“If you haven’t got your health, then you haven’t got anything”
Which came first, the chicken or the egg? Whatever answer you give me, I can tell you why you’re wrong.
I feel that the question, “What is the most pressing issue the world faces today?” is a chicken-egg problem. There are a whole lot of problems, or “pressing issues,” in the world today. Poverty, lack of education, lack of access to health care or clean water, crime, corrupt governments; the list goes on and on. Despite the length of the list, I submit that poor nutrition is the most pressing issue the world faces at this time. I am confident that my opinion can be blown to shreds by anyone who desires to argue against it. But, then again, so can yours.
I believe poor nutrition to be the cause—or major contributing factor—of many of the world’s problems. One of the reasons I say this is because poor nutrition is a major issue even in the United States and other developed countries. Poor nutrition is not something confined to the rural villages in Africa or the slums of India; it is witnessed in every nation on earth. The rich get fatter and the poor remain malnourished.
For developed countries, where a greater percentage of populations are becoming overweight each year, this translates into extreme spending on health care costs. The U.S. spent 2.2 trillion dollars on health care in 2008 (“Health Care,” Wikipedia). That is $2,200,000,000,000, or $7,439 per person. Granted, not all health care costs are a direct result of poor nutrition. But many diseases and other health complications arise from poor nutrition. These trillions of dollars could be put to good use elsewhere if people in developed countries improved their nutrition.

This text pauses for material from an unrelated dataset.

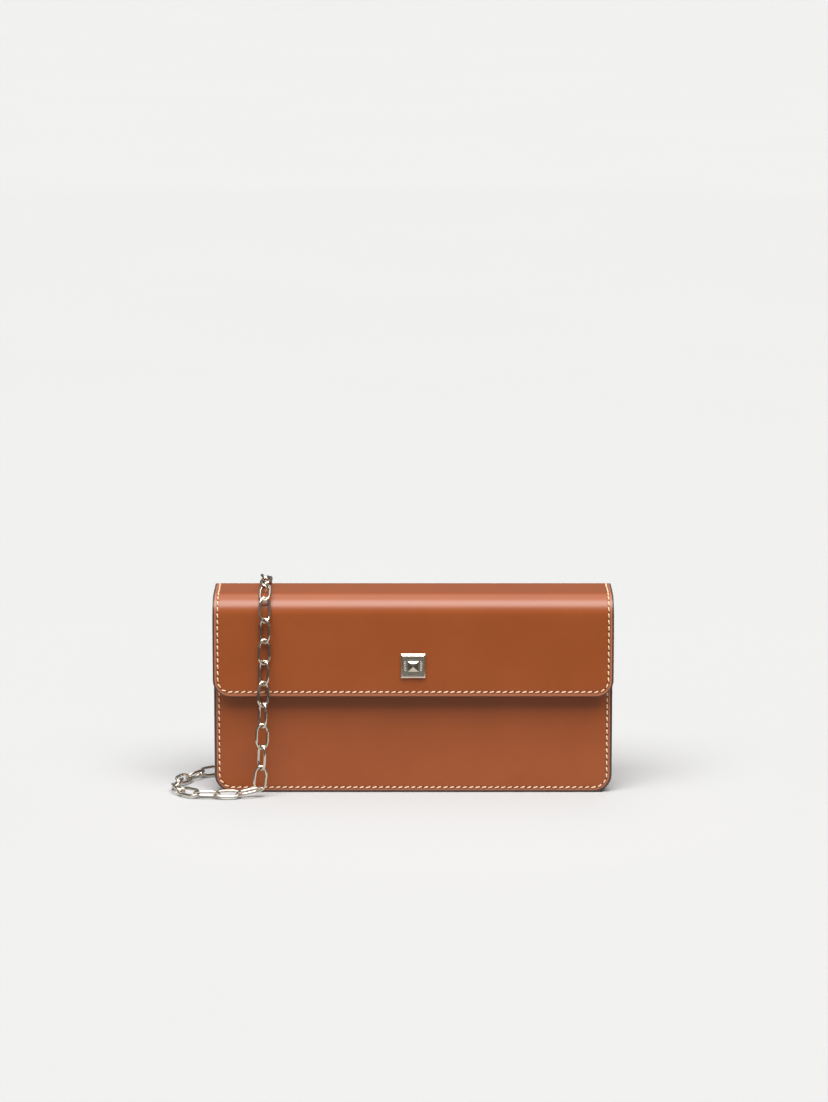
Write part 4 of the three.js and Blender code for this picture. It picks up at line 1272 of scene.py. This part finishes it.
def add_flags():
    """A ring of dark board on the floor round the set. Only reflections see it: it keeps the far floor
    out of the polished metal, as the dark end of a studio does."""
    turn = np.linspace(0, 2 * np.pi, 64, endpoint=False)
    reach = np.array([FLAG_NEAR, FLAG_FAR])[:, None]
    points = np.stack([reach * np.cos(turn), reach * np.sin(turn), np.full((2, len(turn)), 1.0)], -1)
    matte = dict(Base_Color=(0.05, 0.045, 0.04, 1.0), Roughness=0.9, Specular_IOR_Level=0.0)
    made, _, _ = new_material("dark_board", **matte)
    ring = make_piece("dark_board_ring", [patch(points, wrap_cols=True)], made)
    for ray in ("camera", "diffuse", "transmission", "volume_scatter", "shadow"):
        setattr(ring, f"visible_{ray}", False)


def box_light(w, over, aside, rise_and_fall, sides):
    """How much of a softbox a direction sees: one inside it, with a smooth step at each edge."""
    low, low_full, high_full, high = np.radians(rise_and_fall)
    inside = w.math("MULTIPLY", w.step(over, low, low_full), w.step(over, high, high_full))
    return w.math("MULTIPLY", inside, w.step(aside, *sides))


def add_light():
    """A soft dim room with a large softbox in front of the wallet and over it, and a weaker narrow one
    right over it. Both are measured by how far a direction has turned up and over from the front, and
    by how far it points to the side."""
    world = bpy.data.worlds.new("studio")
    bpy.context.scene.world = world
    world.use_nodes = True
    w = Wiring(world.node_tree)
    ground = world.node_tree.nodes["Background"]
    part = w.node("SeparateXYZ", {"Vector": w.node("TexCoord").outputs["Generated"]}).outputs
    over = w.math("ARCTAN2", part["Z"], w.math("MULTIPLY", part["Y"], -1.0))
    aside = w.math("ABSOLUTE", part["X"])
    front = w.math("MULTIPLY", box_light(w, over, aside, FRONT_BOX, FRONT_BOX_SIDE), BOX_LEVEL)
    top = w.math("MULTIPLY", box_light(w, over, aside, TOP_BOX, TOP_BOX_SIDE), TOP_BOX_LEVEL)
    w.feed(ground, Strength=w.math("ADD", w.math("ADD", front, top), ROOM_LEVEL))
    ground.inputs["Color"].default_value = (1.0, 0.997, 0.99, 1.0)


add_floor()
add_flags()
add_light()
bpy.context.scene.view_settings.view_transform = "Standard"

For developing countries, poor nutrition (or lack thereof) translates into high infant mortality rates, excessive disease, and low life expectancy. Instead of gaining an education, children must work to provide food for their families. Instead of helping their families make true progress in life, men and women must spend all available time to simply get food on the table. The other problems faced by these people—education, crime, you name it—are put on the back burner.
I feel that lack of poor nutrition leads, in some way, to all other problems in the world. It must be addressed before before we can hope to make a dent in the others. Just remember the words of Count Rugen to Prince Humperdinck in The Princess Bride: “If you haven’t got your health, then you haven’t got anything.” And thus it is.